07. Bucho cheio ou Encher o
bucho:
→ Expressão mais comuns em Minas,
eram usadas tanto pelos escravos quanto por seus exploradores, evidentemente
que com outra conotação da que se usa hoje. Atualmente significando estar bem
alimentado, de barriga cheia, na época significavam a obrigação que os escravos
que trabalhavam nas minas de ouro possuíam de preencher com ouro um buraco na
parede, conhecido como “bucho”, para só então receber sua tigela de comida.
08. Meia tigela:
→ A partir da expressão anterior,
a história segue, dando origem a expressão “meia tigela”, que significa algo
sem valor, medíocre, desimportante. Quando o escravo não conseguia preencher o
“bucho” da mina com ouro, ele só recebia metade de uma tigela de comida. Muitas
vezes, o escravo que, com frequência não conseguia alcançar essa “meta”,
ganhava esse apelido. Tais hábitos não eram, porém, restritos às minas, e a
punição retirando-se parte da comida era comum na maioria das obrigações dos
escravos.
09. Lavei a égua:
→ Por fim, a expressão “lavar a
égua”, que quer dizer aproveitar, se dar bem, se redimir em algo, vem também da
exploração do ouro, quando os escravos mais corajosos tentavam esconder algumas
pepitas debaixo da crina do animal, ou esfregavam ouro em pó em sua pele.

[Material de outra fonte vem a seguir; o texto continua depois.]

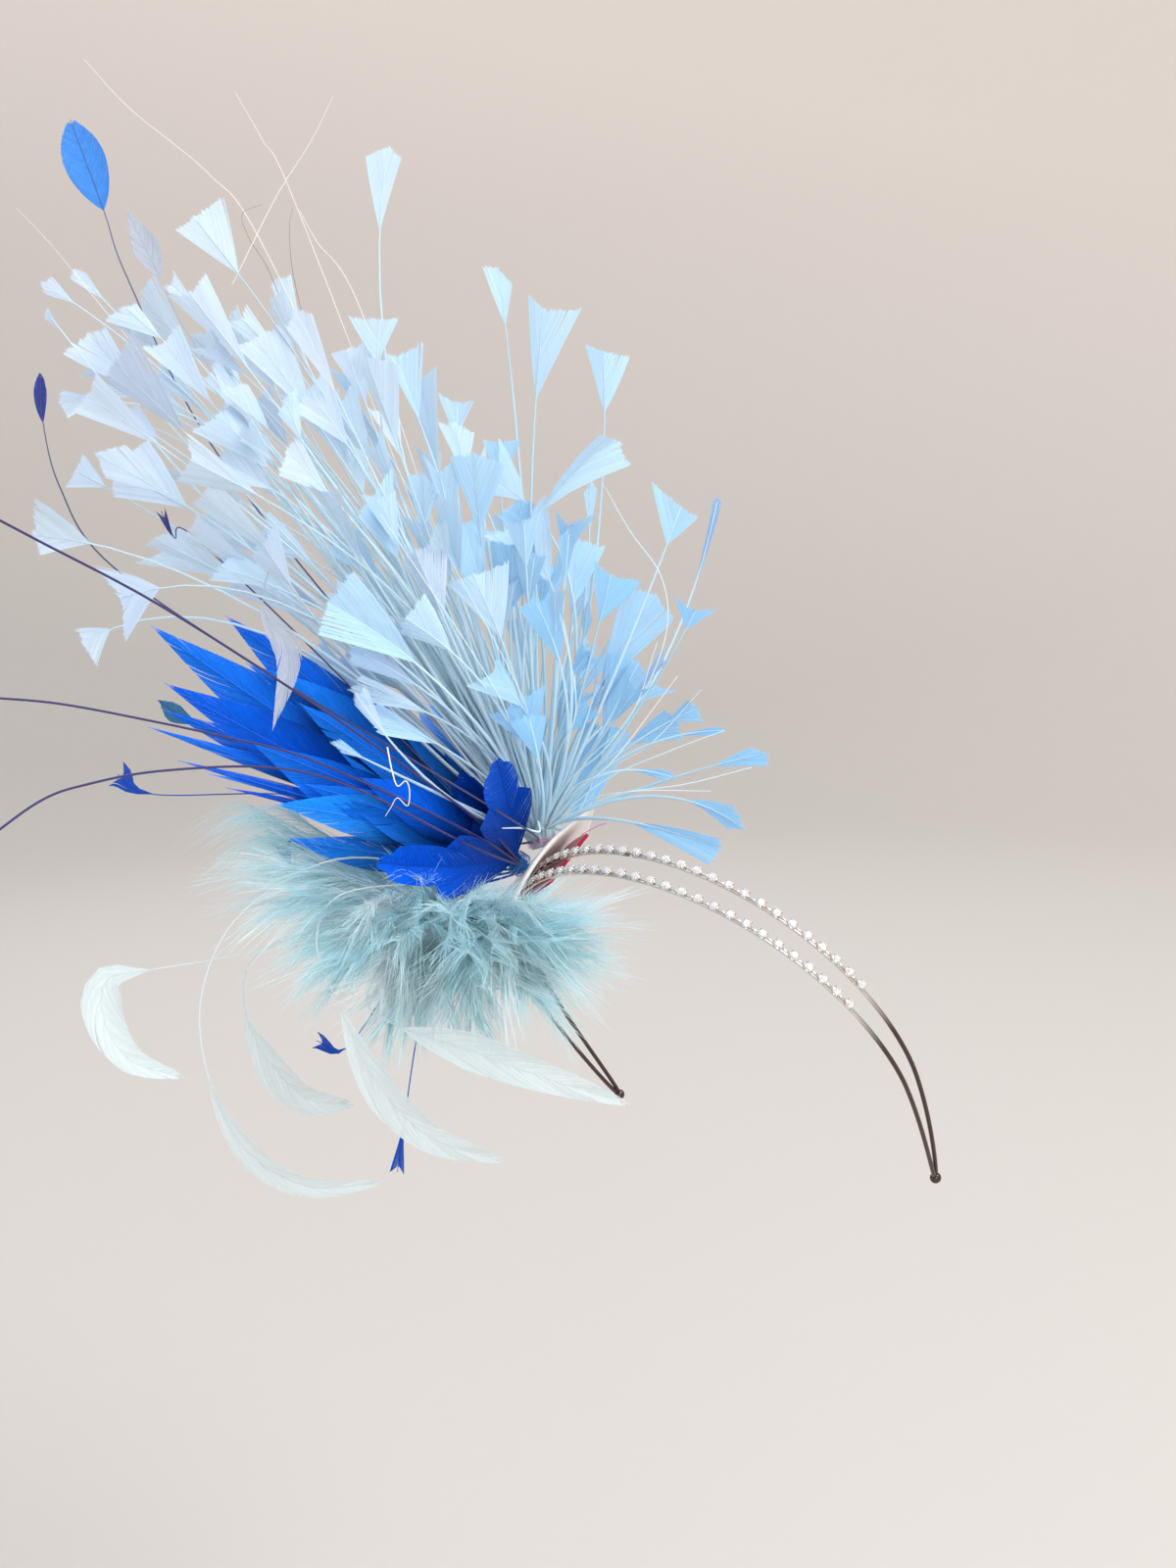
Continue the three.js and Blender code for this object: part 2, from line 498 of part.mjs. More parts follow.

Depois pediam para lavar o animal e, com isso, recuperar o ouro escondido para,
quem sabe, comprar sua própria liberdade. Os que eram descobertos, porém,
poderiam ser açoitados até a morte.
Pesquisa de Vitor
Paiva para o Hypeness
Adendo:
10. Cu pra conferir:
→ Os escravos enfiavam pepitas de
ouro ou mesmo diamantes no ânus, e, assim, burlavam a segurança. Descobertos,
passaram a serem vistoriados pela guarda imperial. Entre os componentes da
guarda a questão era quem iria conferir os ânus dos escravos e animais para
saber se carregavam diamantes. Passou, então, a ser uma tarefa difícil,
trabalhosa e chata: “um cu pra conferir”.